There’s a good reason for Governor Cuomo’s Fast Food Wage Board to decide against raising the minimum wage for fast-food workers: many of them won’t benefit from it.
In testimony submitted to the wage board today, Diana Furchtgott-Roth, an economist and Manhattan Institute senior fellow, cited the inevitable substitution effects that will follow any wage increase.
Furchtgott-Roth, a former U.S. Labor Department chief economists who also served as staff director of the president’s Council of Economic Advisors, also flagged several key problems with the board’s approach. Among them:
- The wage board’s ruling could be easily bypassed. Restaurants would have the ability to outsource functions, such as food preparation and cleaning, to employers paying the regular minimum wage. Employees filling those roles now would likely face layoffs.

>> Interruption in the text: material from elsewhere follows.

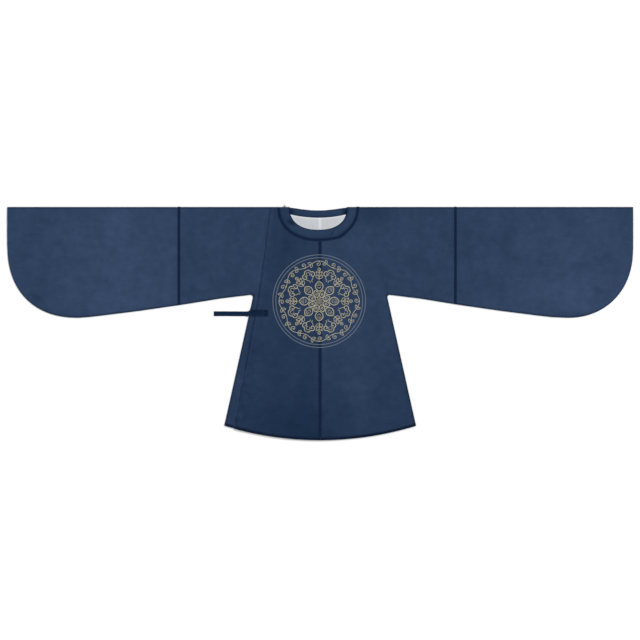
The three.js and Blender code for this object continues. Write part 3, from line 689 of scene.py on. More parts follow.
def node_group(name, inputs):
    """A Geometry Nodes tree with named inputs, and a short way to add and join its nodes."""
    tree = bpy.data.node_groups.new(name, "GeometryNodeTree")
    sockets = {}
    for label, kind, value in [("Path", "Geometry", None), *inputs]:
        socket = tree.interface.new_socket(label, in_out="INPUT", socket_type="NodeSocket" + kind)
        if isinstance(value, float):
            socket.default_value = value
        sockets[label] = socket.identifier
    tree.interface.new_socket("Geometry", in_out="OUTPUT", socket_type="NodeSocketGeometry")

    def node(kind, settings=None, **inputs):
        new = tree.nodes.new(kind)
        for key, value in (settings or {}).items():
            setattr(new, key, value)
        for key, value in inputs.items():
            target = new.inputs[key.replace("_", " ")]
            if isinstance(value, bpy.types.NodeSocket):
                tree.links.new(value, target)
            else:
                target.default_value = value
        return new

    return tree, sockets, node


def grown(name, tree, sockets, vertices, edges, values):
    """Runs a tree on points in millimetres and keeps its result as a plain mesh object."""
    mesh = bpy.data.meshes.new(name)
    mesh.from_pydata(in_metres(vertices), np.asarray(edges).tolist(), [])
    piece = bpy.data.objects.new(name, mesh)
    bpy.context.collection.objects.link(piece)
    modifier = piece.modifiers.new(tree.name, "NODES")
    modifier.node_group = tree
    for label, value in values.items():
        modifier[sockets[label]] = value
    graph = bpy.context.evaluated_depsgraph_get()
    made = bpy.data.meshes.new_from_object(piece.evaluated_get(graph))
    piece.modifiers.clear()
    piece.data = made
    return piece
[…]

- Young people would have a harder time finding seasonal or part-time work. If the Wage Board is determined to raise the fast-food pay floor, it should exempt aged 22 and younger, she said.
Although organized labor is lending its political muscle to the drive for higher wages, unions will probably seek carve-outs, Furchtgott-Roth said.

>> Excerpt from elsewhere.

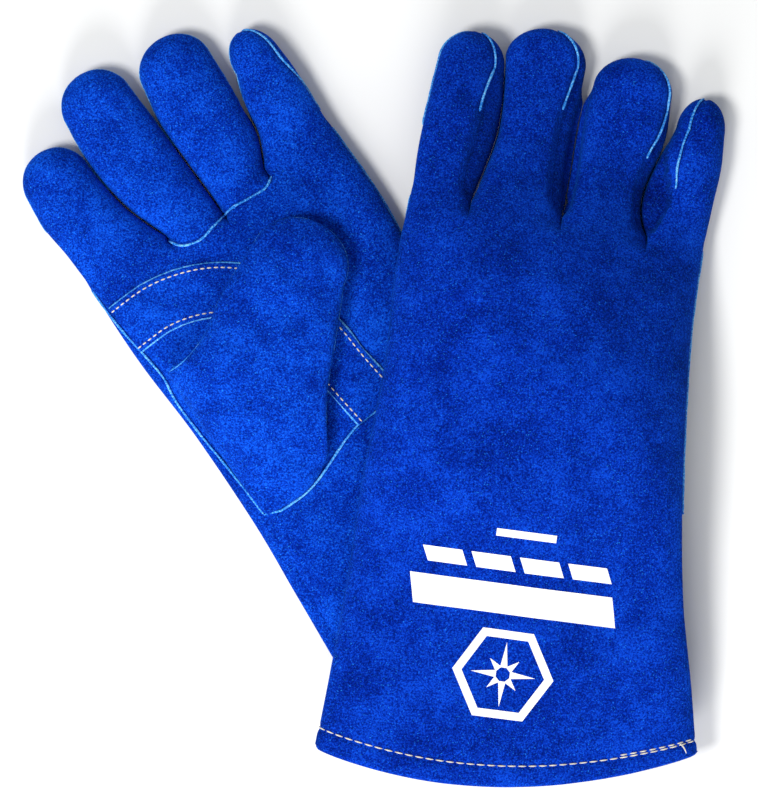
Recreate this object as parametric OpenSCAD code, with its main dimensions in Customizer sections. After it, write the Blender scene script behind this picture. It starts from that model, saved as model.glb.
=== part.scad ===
// Pair of heavy leather welder's gauntlets, laid out as a pair: the left glove palm up,
// the right glove back up across the left one's cuff. Millimetres, Z up, and the
// surface that the pair lies on is z = 0.
//
// Each glove is drawn in its own flat frame. x runs from the index side (-) to the
// little side (+), y runs from the cuff (-) to the fingertips (+), and y = 0 is the
// knuckle line, where the fingers bend. Round a section, the angle 0 is the little
// side, 90 is the top, 180 is the index side and 270 is the underside.
//
// A glove is cut the gunn way: one back panel from fingertips to hem, a palm panel,
// a cuff front, separate finger fronts, a wing thumb and a strap sewn over the palm.
// Panels that a knuckle bends are split at the knuckle line, one solid on each side.

/* [Leather and lining] */
// Thickness of the split-leather panels
leather_t = 1.4; // [1.2:0.1:1.6]
// Thickness of the fleece and canvas linings
lining_t = 1.3; // [1:0.1:1.5]
// Width of the welt strip that is sewn into a seam
welt_w = 1.2; // [0.8:0.1:1.4]
// Height of a welt above the leather
welt_out = 0.9; // [0.4:0.1:1.2]
// Thickness of the stitching thread
thread_t = 0.6; // [0.4:0.1:0.8]

/* [Hand and cuff] */
// Thickness of the hand over the palm
hand_t = 19; // [17:0.5:22]
// Thickness of the glove at the wrist
wrist_t = 16.5; // [16:0.5:20]
// Thickness of the cuff at its mouth
mouth_t = 18; // [16.5:0.5:22]
// Thickness of a finger
finger_t = 17.5; // [16:0.5:19]
// Share of a section's thickness that is above its widest line
top_share = 0.6; // [0.5:0.05:0.7]
// Depth of the leather turned in at the hem
hem_depth = 8; // [6:0.5:12]

/* [Thumb] */
// Thickness of the left thumb, which lies on the palm
left_thumb_t = 13; // [10:0.5:15]
// Thickness of the right thumb, which the hand presses flat
right_thumb_t = 9; // [8.5:0.5:10]

/* [Palm strap] */
// Width of the strap across the palm
strap_w = 24.5; // [20:0.5:26]
// Thickness of the strap
strap_t = 1.2; // [1:0.1:1.4]

/* [Pair] */
// Height of the right glove where it lies on the left one
pile_h = 20.8; // [20:0.5:24]

/* [Hidden] */
LEFT = 0;
RIGHT = 1;
SIDES = ["left", "right"];
FINGERS = ["index", "middle", "ring", "little"];
THUMB = 4;
STALLS = concat(FINGERS, ["thumb"]);
HAND_NODES = ["back_panel", "palm_panel", "cuff_front", "thumb_base", "palm_strap",
              "cuff_hem", "hand_welts", "hand_lining", "cuff_lining", "stitching"];
STALL_NODES = ["back", "front", "welt", "lining"];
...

She noted that the Service Employees International Union (SEIU), one of the main proponents for hiking the wage and whose secretary-treasurer sits on the Wage Board, has a track record of seeking exemptions from minimum wage mandates that allow employers to pay below the minimum wage—if their employees unionize.
Unions—including SEIU—are looking for such a carve-out in Los Angeles now, and it was a cornerstone of SEIU’s pioneering effort for a $15 wage in SeaTac, Washington.
“The minimum wage and carve-out,” noted Furchtgott-Roth, “would serve as a way for unions to extort fast food companies into union representation.” SEIU has demonstrated that it would rather collect dues from a worker than have that same worker earn a higher wage.
Furchtgott-Roth also calculated that raising the wage to $15 would result in prices jumping about 22 percent; the increase would be lower, around 15 percent, if management could “substitute away from” direct labor.
“Supersizing a wage,” Furchtgott-Roth warned, “is not as easy as supersizing a hamburger.”